Roanoke Times Copyright (c) 1995, Landmark Communications, Inc. DATE: THURSDAY, April 20, 1995 TAG: 9504200086 SECTION: NATIONAL/INTERNATIONAL PAGE: A-9 EDITION: METRO SOURCE: Knight-Ridder/Tribune DATELINE: WASHINGTON LENGTH: Medium
``I think it's a watershed case,'' A. Lee Parks, who argued the case against Georgia's congressional voting districts, told reporters after the court session.
``This is the political equivalent of Brown vs. Board of Education,'' said Georgia Rep. Sanford Bishop, citing the Supreme Court's most famous desegregation case.
For Parks and others who believe the government has gone too far in its attempt to create voting districts in which racial minorities predominate, the case could be the first step in turning back a new sort of segregation.
Rather than moving the country toward a color blind society, Parks said, artificially created majority-minority districts ``enforce racial stereotypes.''
But Bishop, a Democrat from a new majority-black South Georgia district, is among dozens of black members of Congress - plus uncounted others in lower offices - who could suffer directly if the court rules that the Justice Department improperly pushed Georgia too far to create majority-black voting districts.

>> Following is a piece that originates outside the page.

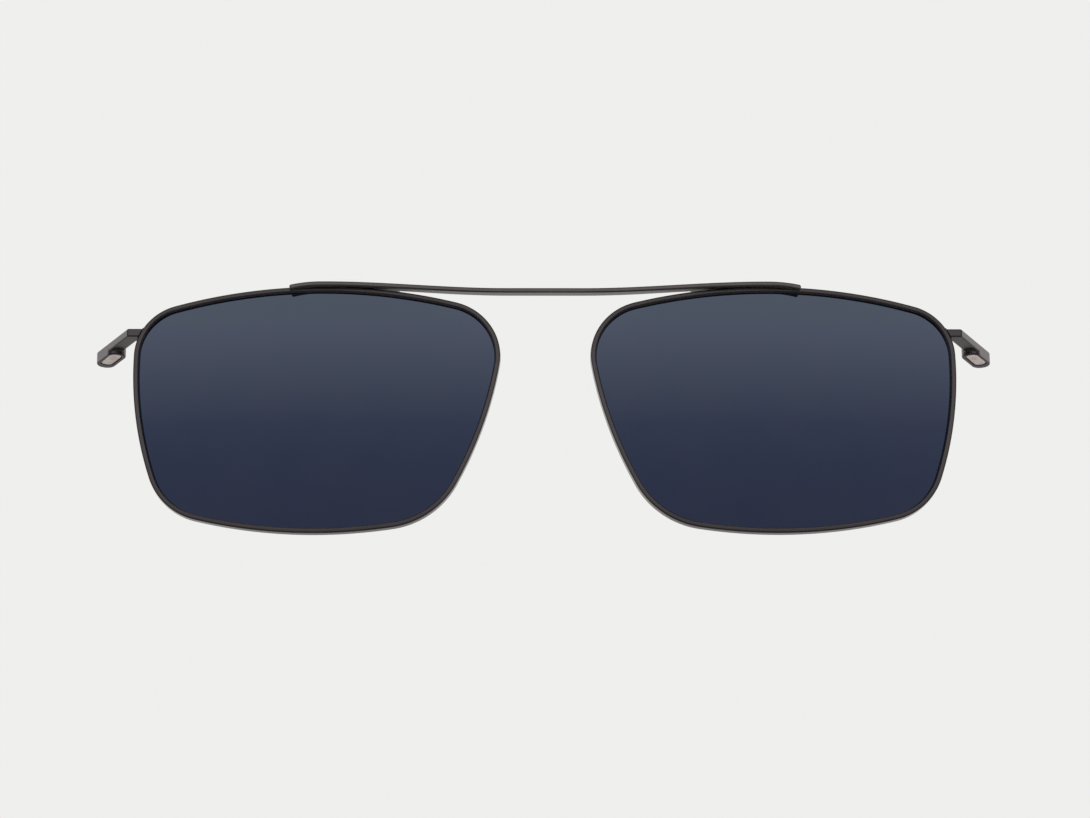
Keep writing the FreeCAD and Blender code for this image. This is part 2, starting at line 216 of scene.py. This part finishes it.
def mirror_lens():
    """A dark blue mirror in front, lighter towards the top: partly a gradient coat, partly painted
    reflection of the light above. A plain dark back. Faint wipe marks and dust show only in the
    gloss."""
    material, tree, shader = new_material("mirror_lens")
    place = object_place(tree)
    parts = add(tree, "ShaderNodeSeparateXYZ")
    put(tree, place, parts.inputs[0])
    low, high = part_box("right_lens")
    height = spread(tree, parts.outputs["Z"], low.z, high.z, 0.0, 1.0)
    # Lighter towards the top, a little lighter again at the very bottom, darkest low in the
    # middle: partly the coat's own gradient, partly painted reflection of the light above.
    front = colour_ramp(tree, height, (
        (0.00, (0.095, 0.118, 0.227, 1)),
        (0.15, (0.086, 0.107, 0.202, 1)),
        (0.30, (0.078, 0.100, 0.187, 1)),
        (0.44, (0.080, 0.102, 0.183, 1)),
        (0.52, (0.094, 0.118, 0.195, 1)),
        (0.65, (0.128, 0.157, 0.238, 1)),
        (0.82, (0.181, 0.215, 0.310, 1)),
        (1.00, (0.218, 0.268, 0.358, 1)),
    ))
    haze = noise(tree, place, LENS_HAZE, 3.0)
    front = blend_colour(tree, spread(tree, haze, 0.35, 0.65, 0.0, 0.05), front, grey(0.2))

    facing = add(tree, "ShaderNodeSeparateXYZ")
    put(tree, add(tree, "ShaderNodeTexCoord").outputs["Normal"], facing.inputs[0])
    back = spread(tree, facing.outputs["Y"], -0.2, 0.2, 0.0, 1.0)
    tone = blend_colour(tree, back, front, (0.048, 0.046, 0.052, 1))
    put(tree, tone, shader.inputs["Base Color"])
    shader.inputs["Metallic"].default_value = 1.0

    dust = noise(tree, place, LENS_DUST, 2.0)
    wiped = spread(tree, haze, 0.4, 0.7, 0.02, 0.05)
    dusty = spread(tree, dust, 0.72, 0.8, 0.0, 0.12)
    put(tree, calc(tree, "ADD", wiped, dusty), shader.inputs["Roughness"])
    return material


def magnet_plating():
    """Satin nickel, warmer and duller in patches, pitted and finely scratched along the magnet."""
    material, tree, shader = new_material("magnet_plating")
    place = object_place(tree)
    patch = noise(tree, place, PLATING_PATCH, 3.0)
    pits = noise(tree, place, PLATING_PIT, 3.0, 0.6)
    stretched = add(tree, "ShaderNodeMapping")
    put(tree, place, stretched.inputs["Vector"])
    stretched.inputs["Scale"].default_value = (1.0, 0.12, 1.0)
    scratch = noise(tree, stretched.outputs[0], PLATING_SCRATCH, 2.0)

    patchy = spread(tree, patch, 0.35, 0.65, 0.0, 1.0)
    pitted = spread(tree, pits, 0.60, 0.75, 0.0, 0.5)
    tone = blend_colour(tree, patchy, (0.46, 0.395, 0.365, 1), (0.60, 0.535, 0.50, 1))
    tone = blend_colour(tree, pitted, tone, (0.30, 0.26, 0.24, 1))
    put(tree, tone, shader.inputs["Base Color"])
    shader.inputs["Metallic"].default_value = 0.2

    put(tree, spread(tree, scratch, 0.3, 0.7, 0.32, 0.5), shader.inputs["Roughness"])
    dents = bump(tree, pits, PIT_DEPTH, 0.4)
    put(tree, bump(tree, scratch, SCRATCH_DEPTH, 0.4, dents), shader.inputs["Normal"])
    return material


def dark_epoxy():
    """Near-black glue, glossy where it settled smooth, with a wavy skin and trapped dust."""
    material, tree, shader = new_material("dark_epoxy")
    place = object_place(tree)
    wave = noise(tree, place, GLUE_WAVE, 2.0)
    dust = noise(tree, place, GLUE_DUST, 2.0)
    dusty = spread(tree, dust, 0.62, 0.75, 0.0, 0.5)
    tone = blend_colour(tree, dusty, (0.012, 0.010, 0.010, 1), (0.05, 0.045, 0.042, 1))
    put(tree, tone, shader.inputs["Base Color"])
    put(tree, spread(tree, wave, 0.3, 0.7, 0.22, 0.4), shader.inputs["Roughness"])
    put(tree, bump(tree, wave, WAVE_DEPTH, 0.5), shader.inputs["Normal"])
    return material


def dress(node, material):
    """Puts the material on a CAD node."""
    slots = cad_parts[node].material_slots
    if not slots:
        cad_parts[node].data.materials.append(material)
    for slot in slots:
        slot.material = material


FRAME_COAT = gunmetal("frame_gunmetal", (0.172, 0.150, 0.154), 0.24)
# The brow bar has the frame's own coat; this copy is made about 40% lighter, a painted highlight
# on the bar.
BAR_COAT_PAINTED_LIGHTER = gunmetal("bar_gunmetal_painted_lighter", (0.240, 0.211, 0.212), 0.22)
# The fillets carry the frame's coat too; this copy is made about 10% darker, painted shade in the
# joints, and its higher roughness is the coat's own.
BRAZE_COAT_PAINTED_SHADE = gunmetal("coated_braze_painted_shade", (0.155, 0.136, 0.139), 0.32)
LENS = mirror_lens()
PLATING = magnet_plating()
EPOXY = dark_epoxy()

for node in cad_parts:
    if node.endswith("lens"):
        dress(node, LENS)
    elif node.endswith("magnet"):
        dress(node, PLATING)
    elif node.endswith("adhesive"):
        dress(node, EPOXY)
    elif node.endswith("braze"):
        dress(node, BRAZE_COAT_PAINTED_SHADE)
    elif node == "brow_bar":
        dress(node, BAR_COAT_PAINTED_LIGHTER)
    else:
        dress(node, FRAME_COAT)


# ---- Light, floor and camera -------------------------------------------------------------

def studio_world():
    """Pale to the camera and even white to matt surfaces. Gloss reflects a white wall behind the
    object, a grey room ahead of it, dim sides, a soft overhead panel, and darkness between."""
    world = bpy.data.worlds.new("studio")
    bpy.context.scene.world = world
    world.use_nodes = True
    world.cycles.sampling_method = "NONE"
    tree = world.node_tree
    tree.nodes.clear()
    parts = add(tree, "ShaderNodeSeparateXYZ")
    put(tree, add(tree, "ShaderNodeTexCoord").outputs["Generated"], parts.inputs[0])
    depth, height = parts.outputs["Y"], parts.outputs["Z"]
    step = spread(tree, height, -1.0, 1.0, 0.0, 1.0)
    ahead = colour_ramp(tree, step, (
        (0.30, grey(0.03)),
        (0.47, grey(0.24)),
        (0.63, grey(0.42)),
        (0.74, grey(0.37)),
        (0.95, grey(0.12)),
    ))
    behind = colour_ramp(tree, step, (
        (0.08, grey(0.12)),
        (0.20, grey(0.30)),
        (0.28, grey(0.36)),
        (0.38, grey(0.51)),
        (0.50, grey(0.84)),
        (0.63, grey(0.82)),
        (0.75, grey(0.75)),
        (0.95, grey(0.12)),
    ))
    in_front = spread(tree, depth, -0.72, -0.50, 1.0, 0.0)
    at_back = spread(tree, depth, 0.20, 0.48, 0.0, 1.0)
    at_side = spread(tree, calc(tree, "ABSOLUTE", depth), 0.10, 0.40, 1.0, 0.0)
    overhead = spread(tree, height, 0.92, 0.98, 0.0, 1.0)
    room = blend_colour(tree, at_side, grey(0.03), grey(0.16))
    room = blend_colour(tree, in_front, room, ahead)
    room = blend_colour(tree, at_back, room, behind)
    room = blend_colour(tree, overhead, room, grey(0.42))
    rays = add(tree, "ShaderNodeLightPath")
    light = blend_colour(tree, rays.outputs["Is Diffuse Ray"], room, grey(1.0))
    colour = blend_colour(tree, rays.outputs["Is Camera Ray"], light, PALE)
    background = add(tree, "ShaderNodeBackground")
    put(tree, colour, background.inputs["Color"])
    output = add(tree, "ShaderNodeOutputWorld")
    tree.links.new(background.outputs[0], output.inputs["Surface"])


def pale_floor():
    """A wide matt floor far below, kept out of the light and the reflections on the object."""
    bpy.ops.object.select_all(action="DESELECT")
    bpy.ops.mesh.primitive_plane_add(size=FLOOR_SIZE, location=(0, 0, -FLOOR_DROP))
    floor = bpy.context.object
    floor.name = "floor"
    material, tree, shader = new_material("pale_floor")
    shader.inputs["Base Color"].default_value = PALE
    shader.inputs["Roughness"].default_value = 0.9
    floor.data.materials.append(material)
    floor.visible_glossy = False
    floor.visible_diffuse = False


def front_camera():
    """Long lens, 15 degrees below the level of the lenses, so that the magnets show, a degree
    to one side and hardly tilted."""
    low, high = CAD_BOX
    centre = (low + high) / 2
    aim = Vector((centre.x, low.y, centre.z)) + AIM_SHIFT
    camera = bpy.data.cameras.new("camera")
    camera.sensor_width = SENSOR_WIDTH
    camera.lens = SENSOR_WIDTH * CAMERA_DISTANCE / VIEW_WIDTH
    camera.clip_start = 0.01
    camera.clip_end = 100.0
    holder = bpy.data.objects.new("camera", camera)
    bpy.context.collection.objects.link(holder)
    level = Vector((math.sin(CAMERA_SIDE), math.cos(CAMERA_SIDE), 0))
    look = level * math.cos(CAMERA_RISE) + Vector((0, 0, math.sin(CAMERA_RISE)))
    holder.location = aim - CAMERA_DISTANCE * look
    turned = look.to_track_quat("-Z", "Y") @ Quaternion((0, 0, 1), CAMERA_ROLL)
    holder.rotation_euler = turned.to_euler()
    bpy.context.scene.camera = holder


studio_world()
pale_floor()
front_camera()
bpy.context.scene.view_settings.view_transform = "Standard"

The case could determine ``whether we'll have political pluralism or political apartheid,'' Bishop said.
Most of the recent growth in black and Hispanic members of Congress has come from majority-minority districts created since 1990.
Many of those resulted from innovative mapping techniques, often relying on computer analysis, that allowed small black or Hispanic communities to be grouped into oddly shaped voting districts that stretch for hundreds of miles.